## Work to do
Provide the data again in its entirety, exactly as given.

## Information shown

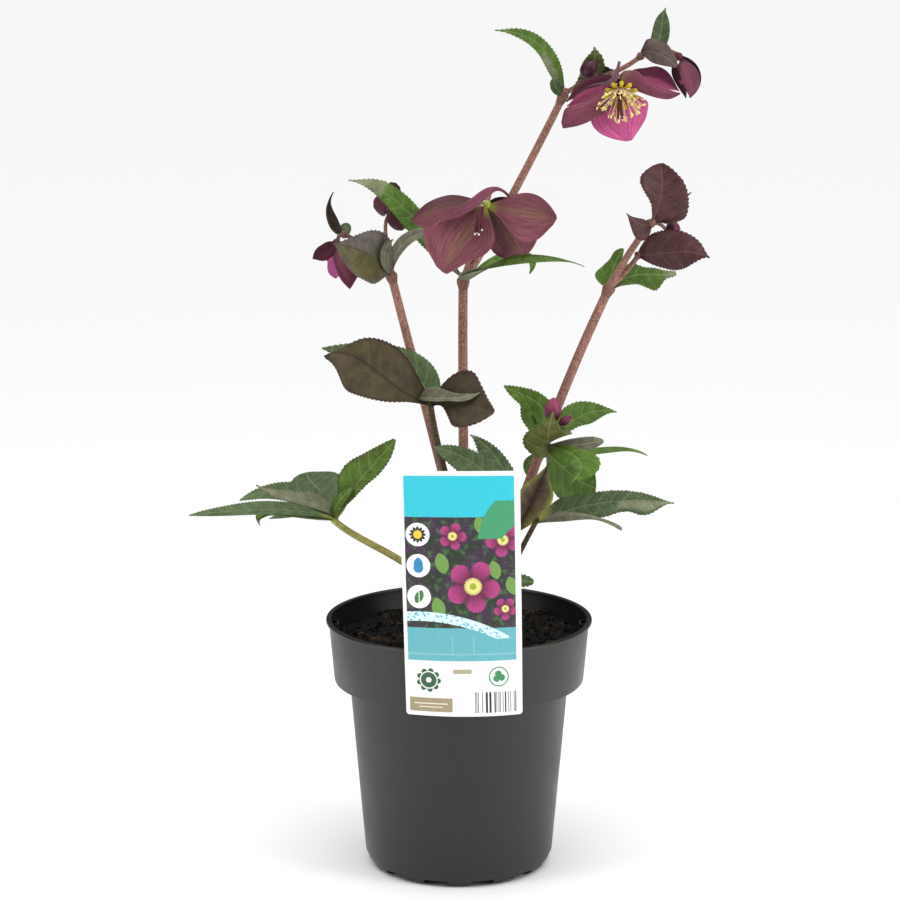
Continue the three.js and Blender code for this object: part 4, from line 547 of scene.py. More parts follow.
class Shell:
    """Points in millimetres, quads and triangles between them, a tint and a pattern place each."""

    def __init__(self, points, quads, triangles, tint, place):
        self.points = points
        self.quads = quads.reshape(-1, 4)
        self.triangles = triangles.reshape(-1, 3)
        self.tint = np.broadcast_to(tint, points.shape)
        self.place = place
        if self.volume() < 0:
            self.quads = self.quads[:, ::-1]
            self.triangles = self.triangles[:, ::-1]

    def volume(self):
        """Six times the volume, as the sum of the triple products of the triangles."""
        corners = np.concatenate(
            [self.quads[:, [0, 1, 2]], self.quads[:, [0, 2, 3]], self.triangles]
        )
        first, second, third = (self.points[corners[:, index]] for index in range(3))
        return np.sum(first * np.cross(second, third))


NO_TRIANGLES = np.zeros((0, 3), int)


def join(shells):
    """One shell from several, each with its indices moved past the points before it."""
    starts = np.cumsum([0] + [len(shell.points) for shell in shells[:-1]])
    joined = Shell.__new__(Shell)
    for name in ("points", "tint", "place"):
        setattr(joined, name, np.concatenate([getattr(shell, name) for shell in shells]))
    for name in ("quads", "triangles"):
        moved = [getattr(shell, name) + start for shell, start in zip(shells, starts)]
        setattr(joined, name, np.concatenate(moved))
    return joined


def rings_to_shell(rings, tint, place):
    """A closed skin over rings of points: quads between rings, and fans over both ends.

    The first and the last ring are single points repeated, so only one of each is kept.
    """
    count, sides = rings.shape[:2]
    inner = rings[1:-1].reshape(-1, 3)
    points = np.concatenate([rings[:1, 0], inner, rings[-1:, 0]])
    index = 1 + np.arange((count - 2) * sides).reshape(count - 2, sides)
    after = np.roll(index, -1, axis=1)
    quads = stacked(index[:-1], after[:-1], after[1:], index[1:])
    last = len(points) - 1
    foot = stacked(0, after[0], index[0])
    head = stacked(last, index[-1], after[-1])

    def kept(values):
        flat = np.broadcast_to(values, (count, sides, 3))
        return np.concatenate([flat[:1, 0], flat[1:-1].reshape(-1, 3), flat[-1:, 0]])

    return Shell(points, quads, np.concatenate([foot, head]), kept(tint), kept(place))


def side_of(directions):
    """A direction square to each given one, turned from the world axis that they least follow."""
    axis = np.eye(3)[np.argmin(np.abs(directions).max(axis=0))]
    return unit(np.cross(directions, axis))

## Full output
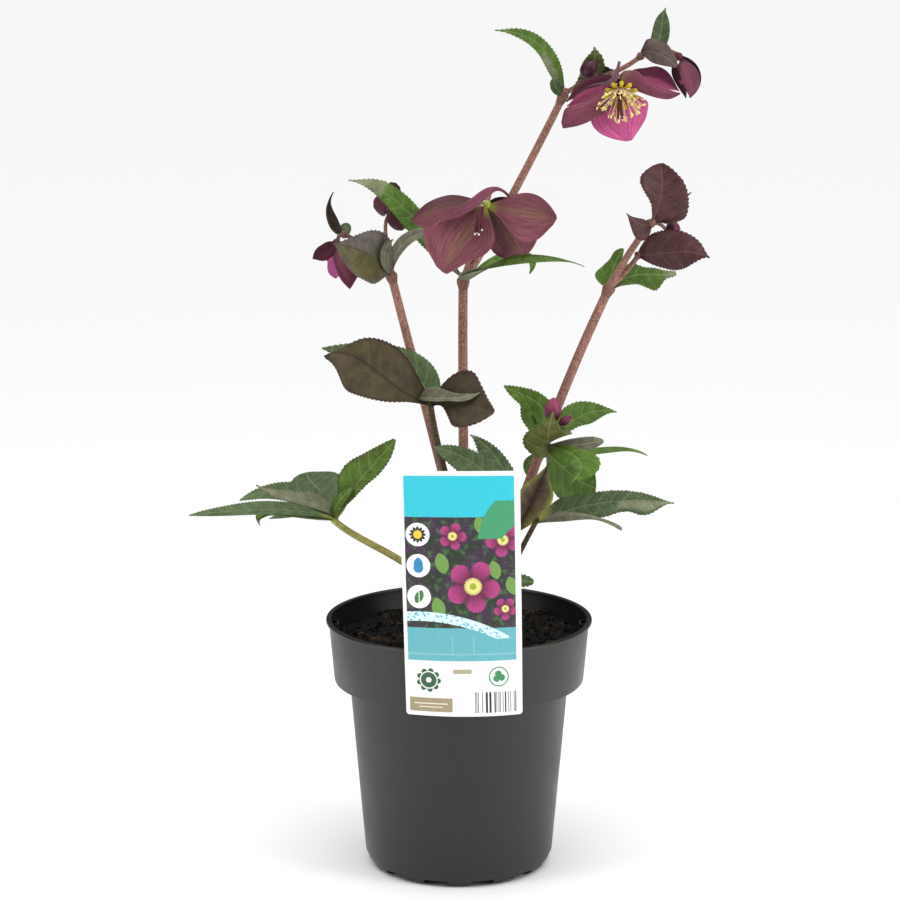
Continue the three.js and Blender code for this object: part 4, from line 547 of scene.py. More parts follow.
class Shell:
    """Points in millimetres, quads and triangles between them, a tint and a pattern place each."""

    def __init__(self, points, quads, triangles, tint, place):
        self.points = points
        self.quads = quads.reshape(-1, 4)
        self.triangles = triangles.reshape(-1, 3)
        self.tint = np.broadcast_to(tint, points.shape)
        self.place = place
        if self.volume() < 0:
            self.quads = self.quads[:, ::-1]
            self.triangles = self.triangles[:, ::-1]

    def volume(self):
        """Six times the volume, as the sum of the triple products of the triangles."""
        corners = np.concatenate(
            [self.quads[:, [0, 1, 2]], self.quads[:, [0, 2, 3]], self.triangles]
        )
        first, second, third = (self.points[corners[:, index]] for index in range(3))
        return np.sum(first * np.cross(second, third))


NO_TRIANGLES = np.zeros((0, 3), int)


def join(shells):
    """One shell from several, each with its indices moved past the points before it."""
    starts = np.cumsum([0] + [len(shell.points) for shell in shells[:-1]])
    joined = Shell.__new__(Shell)
    for name in ("points", "tint", "place"):
        setattr(joined, name, np.concatenate([getattr(shell, name) for shell in shells]))
    for name in ("quads", "triangles"):
        moved = [getattr(shell, name) + start for shell, start in zip(shells, starts)]
        setattr(joined, name, np.concatenate(moved))
    return joined


def rings_to_shell(rings, tint, place):
    """A closed skin over rings of points: quads between rings, and fans over both ends.

    The first and the last ring are single points repeated, so only one of each is kept.
    """
    count, sides = rings.shape[:2]
    inner = rings[1:-1].reshape(-1, 3)
    points = np.concatenate([rings[:1, 0], inner, rings[-1:, 0]])
    index = 1 + np.arange((count - 2) * sides).reshape(count - 2, sides)
    after = np.roll(index, -1, axis=1)
    quads = stacked(index[:-1], after[:-1], after[1:], index[1:])
    last = len(points) - 1
    foot = stacked(0, after[0], index[0])
    head = stacked(last, index[-1], after[-1])

    def kept(values):
        flat = np.broadcast_to(values, (count, sides, 3))
        return np.concatenate([flat[:1, 0], flat[1:-1].reshape(-1, 3), flat[-1:, 0]])

    return Shell(points, quads, np.concatenate([foot, head]), kept(tint), kept(place))


def side_of(directions):
    """A direction square to each given one, turned from the world axis that they least follow."""
    axis = np.eye(3)[np.argmin(np.abs(directions).max(axis=0))]
    return unit(np.cross(directions, axis))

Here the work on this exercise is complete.